Vous avez indiqué, à juste titre, qu'on pourra améliorer la concrétisation de la loi si celle-ci est mieux faite. Je partage notamment l'idée que nous devrions voter des lois moins bavardes et faire davantage confiance à l'administration pour les détails. La relation de confiance entre le Parlement et l'administration reste quand même à améliorer et doit dépasser le « je t'aime, moi non plus ». C'est ce qui explique que nous entrions trop dans les détails quand on fabrique la loi, de peur qu'elle ne soit pas bien appliquée. Il y a un vrai problème : il faut qu'on arrive à se reparler mieux et qu'on réapprenne à s'aimer – je le crois vraiment.

Une idée avait été mise sur la table lorsque nous avons débattu de la révision constitutionnelle à l'été 2018 : soumettre certains amendements – pas tous – au Conseil d'État, comme on le fait pour certaines propositions de loi, par le truchement du président de l'Assemblée nationale.
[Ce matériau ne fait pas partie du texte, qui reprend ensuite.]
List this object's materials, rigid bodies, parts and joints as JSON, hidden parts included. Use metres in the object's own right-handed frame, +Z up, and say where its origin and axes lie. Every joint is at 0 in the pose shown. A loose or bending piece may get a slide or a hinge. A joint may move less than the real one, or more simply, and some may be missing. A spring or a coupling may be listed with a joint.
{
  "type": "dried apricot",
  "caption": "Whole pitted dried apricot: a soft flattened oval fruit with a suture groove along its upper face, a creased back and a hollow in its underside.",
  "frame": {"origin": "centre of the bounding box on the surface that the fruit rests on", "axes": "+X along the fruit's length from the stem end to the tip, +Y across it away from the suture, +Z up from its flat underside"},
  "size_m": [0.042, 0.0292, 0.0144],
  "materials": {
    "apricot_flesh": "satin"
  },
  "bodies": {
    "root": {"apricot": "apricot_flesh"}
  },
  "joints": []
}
Cela vous paraît-il une idée intéressante pour remédier à la difficulté que vous avez soulignée ? Tout ne peut pas figurer, par définition, dans les études d'impact puisque des amendements vont modifier le texte initial. Comment pourrait-on, dès le stade de la fabrique de la loi et des études d'impact, mieux associer l'ensemble des parties prenantes ? Les rapporteurs des projets de loi le font souvent : ils auditionnent des acteurs qui vont être concernés. Dans le cadre du projet de loi sur les retraites, l'ensemble des filières et des métiers vont ainsi être auditionnés. Peut-on aller plus loin au stade de l'étude d'impact, et peut-être du Conseil d'État, dans l'association de toutes les parties intéressées ? J'ai tendance à penser qu'en les mettant dans la boucle et en tissant une relation de confiance – c'est une remarque faussement naïve – on peut mieux concrétiser et appliquer la loi.